Everything from the line containing "cad_parts[node].hide_render = cad_parts[node].hide_viewport" down to the line containing "BLOCK_CENTRE = (BLOCK_LOW + BLOCK_HIGH) / 2" is to be returned exactly; include both boundary lines and leave out all others.

╔══

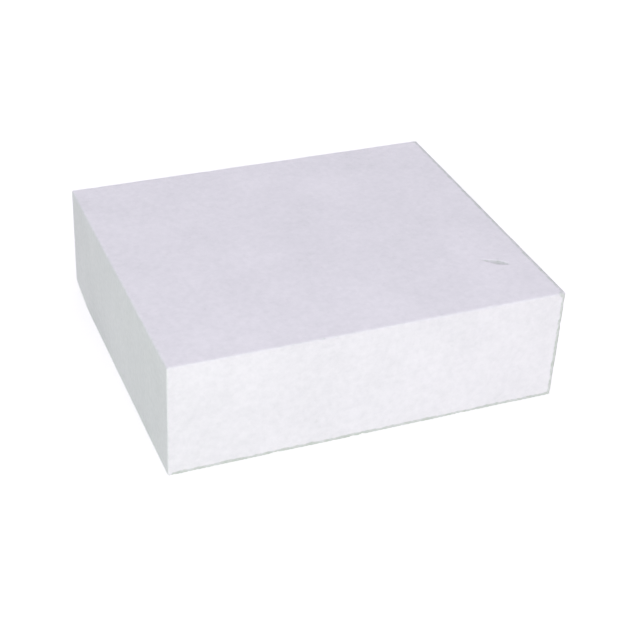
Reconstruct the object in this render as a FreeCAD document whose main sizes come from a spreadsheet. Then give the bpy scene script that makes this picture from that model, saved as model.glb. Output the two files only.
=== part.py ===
"""Gymnastics chalk block: one rectangular block of pressed magnesium carbonate.

Frame: millimetres, +Z up. The origin is the centre of the underside, +X runs along the
long side of the block and the front face looks along -Y.

The block is a single piece. A padded rectangle gives the sawn block, its back left bottom
corner is worn down to a small facet, every edge is slightly rounded, as friable chalk is,
and a short nick is scored in the top face near the front right corner.
"""

import FreeCAD, Part
import os
import Sketcher

NODE = "chalk_block"
PARTS_FOLDER = "parts"

# Alias, value in millimetres or degrees, and what it measures.
DIMENSIONS = [
    ("block_width", 82.5, "long side of the block, along X"),
    ("block_depth", 70.0, "short side of the block, along Y"),
    ("block_height", 25.0, "thickness of the block, along Z"),
    ("edge_radius", 0.4, "rounding of every edge"),
    ("wear_along_back", 1.8, "worn corner: reach along the back bottom edge"),
    ("wear_along_left", 10.0, "worn corner: reach along the left bottom edge"),
    ("wear_upward", 2.4, "worn corner: reach up the back left edge"),
    ("nick_from_right", 8.2, "centre of the nick, in from the right face"),
    ("nick_from_front", 15.1, "centre of the nick, in from the front face"),
    ("nick_length", 6.3, "length of the nick"),
    ("nick_breadth", 1.75, "breadth of the nick at its middle"),
    ("nick_deepness", 0.45, "depth of the nick at its middle"),
    ("nick_turn", -35.0, "direction of the nick about Z, from +X, in degrees"),
]


def make_sheet(doc):
    """The driving dimensions, one aliased cell each."""
    sheet = doc.addObject("Spreadsheet::Sheet", "Dimensions")
    for row, (alias, value, meaning) in enumerate(DIMENSIONS, start=1):
        sheet.set(f"A{row}", meaning)
        sheet.set(f"B{row}", str(value))
        sheet.setAlias(f"B{row}", alias)
    doc.recompute()
    return sheet


def origin_plane(body, role):
    """One of the body's own origin planes, found by its role."""
    return next(item for item in body.Origin.OriginFeatures if item.Role == role)


def attach(feature, body):
    """Sits a sketch or a primitive on the underside plane of the block."""
    feature.AttachmentSupport = [(origin_plane(body, "XY_Plane"), "")]
    feature.MapMode = "FlatFace"


def outline_sketch(body):
    """The rectangle that the block is sawn to, centred on the origin."""
    sketch = body.newObject("Sketcher::SketchObject", "OutlineSketch")
    attach(sketch, body)

    corners = [
        FreeCAD.Vector(-10, -10, 0),
        FreeCAD.Vector(10, -10, 0),
        FreeCAD.Vector(10, 10, 0),
        FreeCAD.Vector(-10, 10, 0),
    ]
    for start, end in zip(corners, corners[1:] + corners[:1]):
        sketch.addGeometry(Part.LineSegment(start, end), False)

    front, right, back, left = range(4)
    start_point, end_point = 1, 2
    sketch_origin = (-1, 1)
    for line, following in [(front, right), (right, back), (back, left), (left, front)]:
        sketch.addConstraint(
            Sketcher.Constraint("Coincident", line, end_point, following, start_point)
        )
    for line in (front, back):
        sketch.addConstraint(Sketcher.Constraint("Horizontal", line))
    for line in (right, left):
        sketch.addConstraint(Sketcher.Constraint("Vertical", line))
    sketch.addConstraint(
        Sketcher.Constraint("Symmetric", front, start_point, back, start_point, *sketch_origin)
    )

    for line, name, alias in [(front, "Width", "block_width"), (right, "Depth", "block_depth")]:
        length = corners[0].distanceToPoint(corners[1])
        index = sketch.addConstraint(Sketcher.Constraint("Distance", line, length))
        sketch.renameConstraint(index, name)
        sketch.setExpression(f"Constraints.{name}", f"Dimensions.{alias}")
    return sketch


def saw_block(body):
    """The plain block: the outline padded up to the thickness."""
    pad = body.newObject("PartDesign::Pad", "SawnBlock")
    pad.Profile = outline_sketch(body)
    pad.setExpression("Length", "Dimensions.block_height")
    return pad


def wear_corner(body):
    """The worn corner: a flat cut through one point on each of the corner's three edges.

    The cutter is a disc-ended cylinder. Its flat end lies in the plane of the three points,
    over their centroid, and it stands outwards from there, along the plane's normal.
    """
    cutter = body.newObject("PartDesign::SubtractiveCylinder", "WornCorner")
    attach(cutter, body)
    reach = "Dimensions.wear_along_back", "Dimensions.wear_along_left", "Dimensions.wear_upward"
    back, left, up = reach
    steepness = f"sqrt(1 / {back} ^ 2 + 1 / {left} ^ 2 + 1 / {up} ^ 2)"
    centroid = (
        f"vector(-Dimensions.block_width / 2 + {back} / 3; "
        f"Dimensions.block_depth / 2 - {left} / 3; {up} / 3)"
    )
    outwards = f"rotation(atan2(1 / {left}; -1 / {back}); acos(-1 / {up} / {steepness}); 0)"
    cutter.setExpression("AttachmentOffset", f"placement({centroid}; {outwards})")
    cutter.setExpression("Radius", f"({back} + {left} + {up}) * 1 mm")
    cutter.setExpression("Height", f"({back} + {up}) * 1 mm")
    return cutter


def round_edges(body, base):
    """The small rounding that handling gives to every edge."""
    fillet = body.newObject("PartDesign::Fillet", "SoftEdges")
    fillet.Base = (base, [""])
    fillet.UseAllEdges = True
    fillet.setExpression("Radius", "Dimensions.edge_radius")
    return fillet


def score_nick(body):
    """The nick: the lower half of a long, flat ellipsoid, sunk into the top face."""
    cutter = body.newObject("PartDesign::SubtractiveEllipsoid", "Nick")
    attach(cutter, body)
    centre = (
        "vector(Dimensions.block_width / 2 - Dimensions.nick_from_right; "
        "-Dimensions.block_depth / 2 + Dimensions.nick_from_front; Dimensions.block_height)"
    )
    turn = "rotation(Dimensions.nick_turn; 0; 0)"
    cutter.setExpression("AttachmentOffset", f"placement({centre}; {turn})")
    cutter.setExpression("Radius1", "Dimensions.nick_deepness * 1 mm")
    cutter.setExpression("Radius2", "Dimensions.nick_length / 2 * 1 mm")
    cutter.setExpression("Radius3", "Dimensions.nick_breadth / 2 * 1 mm")
    return cutter


def check_removed(doc, feature, volume_before):
    """Recomputes, and makes sure that a cutting feature really took material away."""
    doc.recompute()
    removed = volume_before - feature.Shape.Volume
    if removed <= 0:
        raise ValueError(f"{feature.Name} removes nothing")
    print(f"{feature.Name} removes {removed:.2f} mm3")
    return feature.Shape.Volume


def make_block(doc):
    """The chalk block, feature by feature."""
    body = doc.addObject("PartDesign::Body", "ChalkBlock")
    body.Label = NODE
    body.Placement = FreeCAD.Placement()

    pad = saw_block(body)
    doc.recompute()
    volume = pad.Shape.Volume
    corner = wear_corner(body)
    volume = check_removed(doc, corner, volume)
    edges = round_edges(body, corner)
    volume = check_removed(doc, edges, volume)
    nick = score_nick(body)
    check_removed(doc, nick, volume)
    body.Tip = nick
    doc.recompute()
    return body


def check_document(doc, body):
    """Stops on any feature that failed, and on a block that isn't one valid solid."""
    for item in doc.Objects:
        if {"Invalid", "Error"} & set(item.State):
            raise ValueError(f"{item.Name} is in state {item.State}")
    if body.Shape.isNull() or not body.Shape.isValid():
        raise ValueError(f"{body.Label} has no valid shape")
    if len(body.Shape.Solids) != 1:
        raise ValueError(f"{body.Label} has {len(body.Shape.Solids)} solids")


document = FreeCAD.newDocument("GymChalkBlock")
make_sheet(document)
block = make_block(document)
check_document(document, block)

os.makedirs(PARTS_FOLDER, exist_ok=True)
block.Shape.exportStep(f"{PARTS_FOLDER}/{block.Label}.step")
box = block.Shape.optimalBoundingBox(False, False)
print(f"{block.Label}: {box.XLength:.2f} x {box.YLength:.2f} x {box.ZLength:.2f} mm")
print(f"{block.Label}: {block.Shape.Volume / 1000:.2f} cm3, {len(block.Shape.Faces)} faces")
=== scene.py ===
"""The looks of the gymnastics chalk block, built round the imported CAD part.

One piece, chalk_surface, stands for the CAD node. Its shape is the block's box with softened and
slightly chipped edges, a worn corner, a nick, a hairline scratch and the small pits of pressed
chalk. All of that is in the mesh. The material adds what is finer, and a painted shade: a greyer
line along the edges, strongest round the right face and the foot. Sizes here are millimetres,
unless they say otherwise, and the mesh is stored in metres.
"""

import math

import bpy
import numpy as np
from mathutils import Matrix, Quaternion, Vector


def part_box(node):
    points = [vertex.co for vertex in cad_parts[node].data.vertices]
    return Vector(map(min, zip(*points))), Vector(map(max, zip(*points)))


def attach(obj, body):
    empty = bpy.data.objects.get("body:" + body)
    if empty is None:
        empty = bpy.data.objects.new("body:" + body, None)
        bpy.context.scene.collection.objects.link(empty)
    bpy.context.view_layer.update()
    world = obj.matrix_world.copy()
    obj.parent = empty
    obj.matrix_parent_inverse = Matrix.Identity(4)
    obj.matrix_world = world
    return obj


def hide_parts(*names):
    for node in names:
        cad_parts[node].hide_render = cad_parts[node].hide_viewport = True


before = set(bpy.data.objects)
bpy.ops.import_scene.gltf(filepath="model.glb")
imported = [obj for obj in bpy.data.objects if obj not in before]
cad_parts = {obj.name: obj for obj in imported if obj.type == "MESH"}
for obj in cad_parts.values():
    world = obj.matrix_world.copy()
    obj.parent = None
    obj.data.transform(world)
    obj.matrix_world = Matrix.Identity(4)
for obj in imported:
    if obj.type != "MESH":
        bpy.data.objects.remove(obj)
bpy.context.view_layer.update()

NODE = "chalk_block"
MM = 0.001
NOTHING = 1e-6              # a length under it counts as none
SEED = 7


# ---------------------------------------------------------------- the block's shape, in mm

BLOCK_LOW, BLOCK_HIGH = (np.array(corner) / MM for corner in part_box(NODE))
BLOCK_SIZE = BLOCK_HIGH - BLOCK_LOW
BLOCK_CENTRE = (BLOCK_LOW + BLOCK_HIGH) / 2

EDGE_RADIUS = 0.38          # mean rounding of an edge
RIGHT_EDGE_RADIUS = 0.55    # the same for the edges of the right face, which are more rubbed
EDGE_RADIUS_SPREAD = 0.14   # how much the rounding varies along an edge
EDGE_LUMPS = 5.0            # how long the stretches are over which it varies
EDGE_CHIP = 0.5             # extra rounding where the edge has crumbled
CHIP_LUMPS = 2.2            # how long the crumbled stretches are
CHIP_START = 0.34           # noise level at which an edge starts to crumble
CHIP_RISE = 0.4             # further rise in the noise that gives the whole extra rounding
CHIP_LIMIT = 1.2            # most of EDGE_CHIP that a stretch gets
SMALLEST_RADIUS = 0.22
UNEVENNESS = 0.045          # how far a face strays from flat
UNEVENNESS_LUMPS = 14.0

EDGE_BAND = 1.0             # strip beside each edge that gets the finer grid
EDGE_SPACING = 0.075
FACE_SPACING = 0.24
NICK_SPACING = 0.12
FINAL_TRIANGLES = 180_000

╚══

● **FULL RESPONSE**:
        cad_parts[node].hide_render = cad_parts[node].hide_viewport = True


before = set(bpy.data.objects)
bpy.ops.import_scene.gltf(filepath="model.glb")
imported = [obj for obj in bpy.data.objects if obj not in before]
cad_parts = {obj.name: obj for obj in imported if obj.type == "MESH"}
for obj in cad_parts.values():
    world = obj.matrix_world.copy()
    obj.parent = None
    obj.data.transform(world)
    obj.matrix_world = Matrix.Identity(4)
for obj in imported:
    if obj.type != "MESH":
        bpy.data.objects.remove(obj)
bpy.context.view_layer.update()

NODE = "chalk_block"
MM = 0.001
NOTHING = 1e-6              # a length under it counts as none
SEED = 7


# ---------------------------------------------------------------- the block's shape, in mm

BLOCK_LOW, BLOCK_HIGH = (np.array(corner) / MM for corner in part_box(NODE))
BLOCK_SIZE = BLOCK_HIGH - BLOCK_LOW
BLOCK_CENTRE = (BLOCK_LOW + BLOCK_HIGH) / 2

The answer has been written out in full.